Tuesday, February 19, 2008

For better and for worse: Fidel Castro's African adventures

The bets are off. Castro is gone; from power at least.

You could say that Fidel Castro’s rule says something about his panache for beating the odds, but he did something even some of his most fervent enemies – and hundreds of espionage novelists around the world – thought he would never do: Announce his own retirement before going to the grave.

"To my dear compatriots, who gave me the immense honor in recent days of electing me a member of parliament ... I communicate to you that I will not aspire to or accept -- I repeat not aspire to or accept -- the positions of President of Council of State and Commander in Chief," Castro said in the statement published on the Web site of the Communist Party's Granma newspaper, reported in Reuters.

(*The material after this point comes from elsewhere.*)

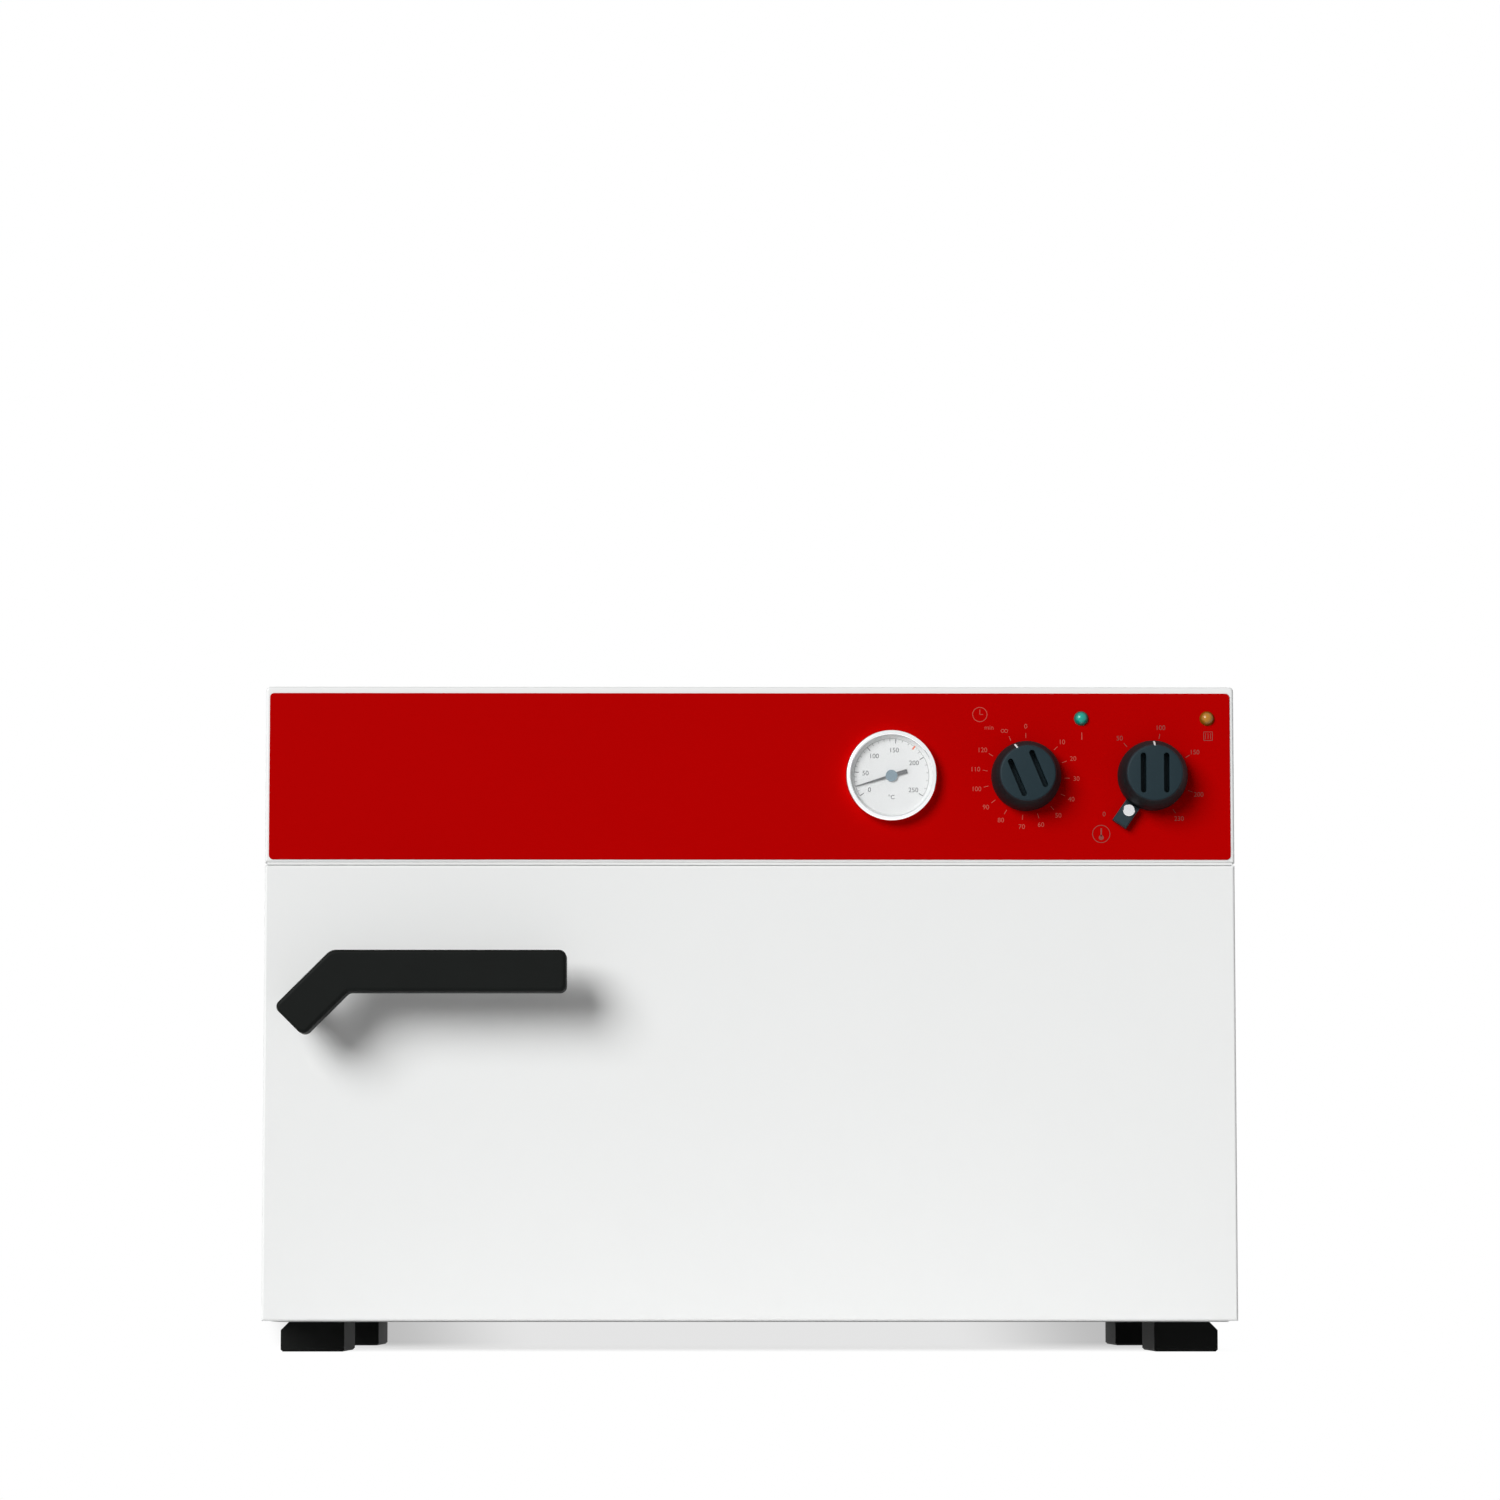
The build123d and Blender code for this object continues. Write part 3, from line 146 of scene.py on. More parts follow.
class Recipe:
    """A material or a world under construction, with one method that adds any node."""

    def __init__(self, owner: bpy.types.Material | bpy.types.World) -> None:
        """Empties the node tree.

        Args:
            owner: Material or world that the tree belongs to.
        """
        owner.use_nodes = True
        self.owner = owner
        self.tree = owner.node_tree
        self.tree.nodes.clear()

    def node(self, kind: str, settings: dict | None = None, inputs: dict | None = None,
             output: int | str = 0) -> Signal:
        """Adds a node.

        Args:
            kind: The node's type.
            settings: Properties set first; "stops" holds a ramp's places and colours.
            inputs: Values or signals by socket name or number.
            output: Name or number of the output to return.

        Returns:
            The chosen output as a signal.
        """
        made = self.tree.nodes.new(kind)
        for key, value in (settings or {}).items():
            if key == "stops":
                self._ramp(made.color_ramp, value)
            else:
                setattr(made, key, value)
        for key, value in (inputs or {}).items():
            if isinstance(value, Signal):
                self.tree.links.new(value.socket, made.inputs[key])
            else:
                made.inputs[key].default_value = value
        return Signal(self, made.outputs[output])

    @staticmethod
    def _ramp(ramp: bpy.types.ColorRamp, stops: list[tuple[float, Colour]]) -> None:
        """Sets a ramp's stops.

        Args:
            ramp: New ramp, which has two stops.
            stops: Place and colour of each stop, at least two.
        """
        while len(ramp.elements) < len(stops):
            ramp.elements.new(0.5)
        for element, (place, colour) in zip(ramp.elements, stops):
            element.position = place
            element.color = (*colour, 1.0)

    def place(self, scale: Triple = (1.0, 1.0, 1.0), centre: Triple = (0.0, 0.0, 0.0)) -> Signal:
        """Object coordinates, moved and then stretched.

        Args:
            scale: Factor along X, Y and Z.
            centre: Point that becomes the origin.

        Returns:
            The coordinates.
        """
        coordinates = self.node("ShaderNodeTexCoord", None, None, "Object")
        location = tuple(-c * k for c, k in zip(centre, scale))
        return self.node("ShaderNodeMapping", {"vector_type": "POINT"},
                         {"Vector": coordinates, "Location": location, "Scale": scale})

    def length(self, place: Signal) -> Signal:
        """Distance of coordinates from their origin."""
        return self.node("ShaderNodeVectorMath", {"operation": "LENGTH"}, {0: place}, "Value")

    def from_axis(self, centre: Triple) -> Signal:
        """Distance from the line along Y through a point."""
        return self.length(self.place((1.0, 0.0, 1.0), centre))

    def mix(self, factor: Signal, first: Colour, second: Colour) -> Signal:
        """Colour between the first, where the factor is 0, and the second, where it is 1."""
        inputs = {0: factor, 6: (*first, 1.0), 7: (*second, 1.0)}
        return self.node("ShaderNodeMix", {"data_type": "RGBA"}, inputs, 2)

    def bump(self, height: Signal, depth: float, strength: float) -> Signal:
        """Normal bent by a height whose value of 1 stands for a depth in metres."""
        return self.node("ShaderNodeBump", None,
                         {"Height": height, "Distance": depth, "Strength": strength})

    def ray(self, kind: str) -> Signal:
        """One for rays of a kind, else zero."""
        return self.node("ShaderNodeLightPath", None, None, f"Is {kind} Ray")

    def glow(self, colour: Colour | Signal, strength: Signal) -> Signal:
        """Emission shader of a colour."""
        tint = (*colour, 1.0) if isinstance(colour, tuple) else colour
        return self.node("ShaderNodeEmission", None, {"Color": tint, "Strength": strength})

    def end(self, shader: Signal) -> bpy.types.Material | bpy.types.World:
        """Ends the tree with its output node.

        Args:
            shader: Shader of the surface or background.

        Returns:
            The finished material or world.
        """
        kind = "World" if isinstance(self.owner, bpy.types.World) else "Material"
        output = self.tree.nodes.new(f"ShaderNodeOutput{kind}")
        self.tree.links.new(shader.socket, output.inputs["Surface"])
        return self.owner

    def surface(self, inputs: dict) -> bpy.types.Material:
        """Ends the material with a Principled shader that has these inputs."""
        return self.end(self.node("ShaderNodeBsdfPrincipled", None, inputs))


# Finishes

@dataclass(frozen=True)
class Pattern:
    """Noise or cells on a piece, in cycles per metre, with its share in a sum of patterns."""

    scale: float
    detail: float = 2.0
    share: float = 1.0
    rough: float = 0.5
    stretch: Triple = (1.0, 1.0, 1.0)
    cells: bool = False

    def signal(self, recipe: Recipe) -> Signal:
        """Adds the pattern's nodes.

        Args:
            recipe: Recipe that they are added to.

        Returns:
            The pattern times its share.
        """
        inputs = {"Vector": recipe.place(self.stretch), "Scale": self.scale}
        if self.cells:
            found = recipe.node("ShaderNodeTexVoronoi", {"feature": "F1"}, inputs, "Distance")
        else:
            inputs |= {"Detail": self.detail, "Roughness": self.rough}
            found = recipe.node("ShaderNodeTexNoise", {"noise_dimensions": "3D"}, inputs)
        return found if self.share == 1.0 else self.share * found


Weave = tuple[Pattern, ...]


def total(recipe: Recipe, patterns: Weave) -> Signal:
    """Sum of the patterns, each times its share."""
    return sum((each.signal(recipe) for each in patterns[1:]), patterns[0].signal(recipe))


MADE: dict["Finish", bpy.types.Material] = {}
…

For better or worse, everyone has been a little moved by Fidel Castro. As a journalist, I find nothing admirable with his often despotic rule. As a one-time resident of a post-communist state, however, I feel that I well understand some of the true benefits of the system he promoted and attempted to export around the globe. (I also understand the foolhardy and megalomaniacal nature of trying to keep alive something like communism in 2008.)

As an American, though, I cannot help but share a sense of awe of what he did to and for his small island nation just miles off the coast of Florida, USA.

As a blogger concentrating on Africa, I’ve tried to dig up some of Cuba’s many incursions on the continent. Probably like Castro’s rule at home, Cuba’s experience in Africa has examples of the very good and very bad.

First, of course, there are the doctors. Cuban doctors and health professionals were first sent to Algeria in 1963. By 2004, according to Inter Press Service, Cuba’s international medical program had grown to 20 African nations and seven countries in Latin America and two in Asia. The Cuban government set up medical schools in Equatorial Guinea and Gambia. Cuban professors also teach at universities in Ethiopia, Uganda and South Africa.

These health professionals often lived and worked in rural settings, helping bring tropical diseases under control, and eventually working on the fight against tuberculosis and HIV/AIDS.

We cannot forget the military interventions, either. The Cuban military’s high point was most likely beating back the heavily armored South African Zulu column and CIA-backed guerillas in Angola, indefinitely prolonging an already nasty post-colonial civil war. A low point came most likely when Che Guevera tried to lure “jet-setting” Joseph Kabila to fight mercenaries head on in Zaire. Cuba also helped the Marxist government in Ethiopia repel a Somali invasion in 1977, sending relations with the U.S. over the edge right in the middle of a supposed thaw.

Some would say Castro’s African excursions eventually bled the country dry. At the height of the Cold War, the country had 65,000 soldiers (and civilian advisors) stationed in 17 different African countries. Others would say Cuba had it hard enough as one of the few truly Marxists-Leninist states in the world; the interventions were supposed to buy them friends.

History will be Castro’s final judge. But – for better and worse – he clearly made his mark on the world.